> GIVEN EXERCISE
Lines holding the string "bodies" are the ones to copy; find them all in the data.

◇ ◇ ◇ ◇ ◇

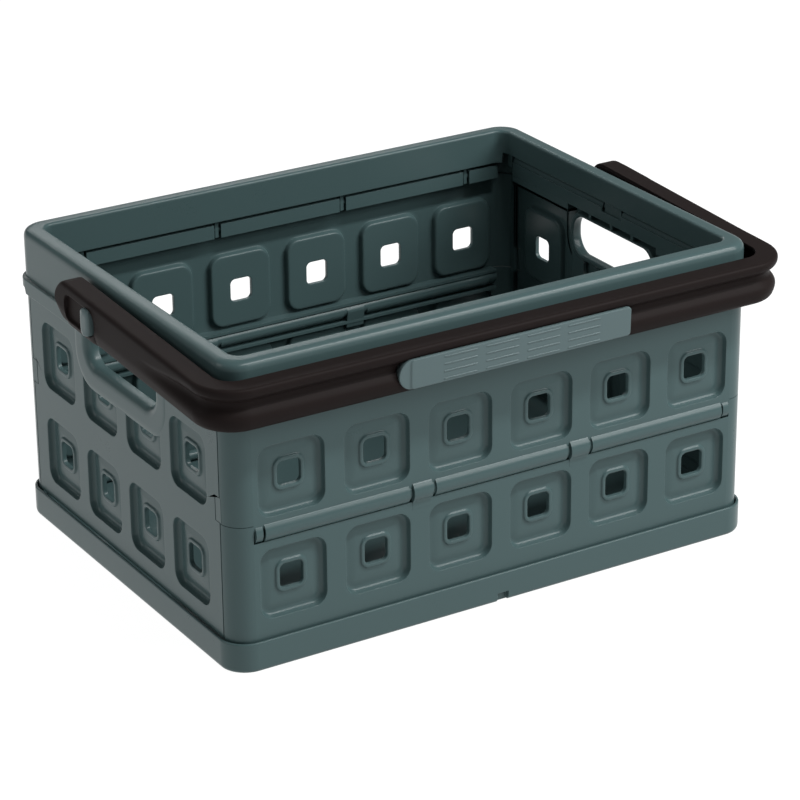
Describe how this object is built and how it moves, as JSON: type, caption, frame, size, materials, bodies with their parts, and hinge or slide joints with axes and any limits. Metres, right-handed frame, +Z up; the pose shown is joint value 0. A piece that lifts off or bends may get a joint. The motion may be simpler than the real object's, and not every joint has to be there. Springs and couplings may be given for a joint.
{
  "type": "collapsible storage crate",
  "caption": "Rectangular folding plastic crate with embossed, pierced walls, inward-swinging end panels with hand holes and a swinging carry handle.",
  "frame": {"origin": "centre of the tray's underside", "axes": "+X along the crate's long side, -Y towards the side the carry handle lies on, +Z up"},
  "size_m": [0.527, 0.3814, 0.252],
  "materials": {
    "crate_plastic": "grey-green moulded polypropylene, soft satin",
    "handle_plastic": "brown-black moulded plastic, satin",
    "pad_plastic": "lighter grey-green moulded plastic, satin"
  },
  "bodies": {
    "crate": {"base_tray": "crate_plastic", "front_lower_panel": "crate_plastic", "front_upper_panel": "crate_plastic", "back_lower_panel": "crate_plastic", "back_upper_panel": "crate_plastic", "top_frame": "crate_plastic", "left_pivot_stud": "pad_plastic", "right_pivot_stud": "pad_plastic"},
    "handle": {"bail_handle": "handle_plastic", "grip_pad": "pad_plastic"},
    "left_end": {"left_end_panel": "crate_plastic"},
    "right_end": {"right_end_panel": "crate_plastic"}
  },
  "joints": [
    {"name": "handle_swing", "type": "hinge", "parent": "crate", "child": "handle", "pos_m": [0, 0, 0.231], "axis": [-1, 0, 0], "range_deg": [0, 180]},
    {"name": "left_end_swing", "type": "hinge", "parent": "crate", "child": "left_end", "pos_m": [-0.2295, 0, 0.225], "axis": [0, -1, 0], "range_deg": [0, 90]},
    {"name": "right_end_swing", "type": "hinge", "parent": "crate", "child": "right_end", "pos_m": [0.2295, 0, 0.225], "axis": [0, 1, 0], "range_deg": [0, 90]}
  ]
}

◇ ◇ ◇ ◇ ◇

> FINISHED EXERCISE
Describe how this object is built and how it moves, as JSON: type, caption, frame, size, materials, bodies with their parts, and hinge or slide joints with axes and any limits. Metres, right-handed frame, +Z up; the pose shown is joint value 0. A piece that lifts off or bends may get a joint. The motion may be simpler than the real object's, and not every joint has to be there. Springs and couplings may be given for a joint.
  "bodies": {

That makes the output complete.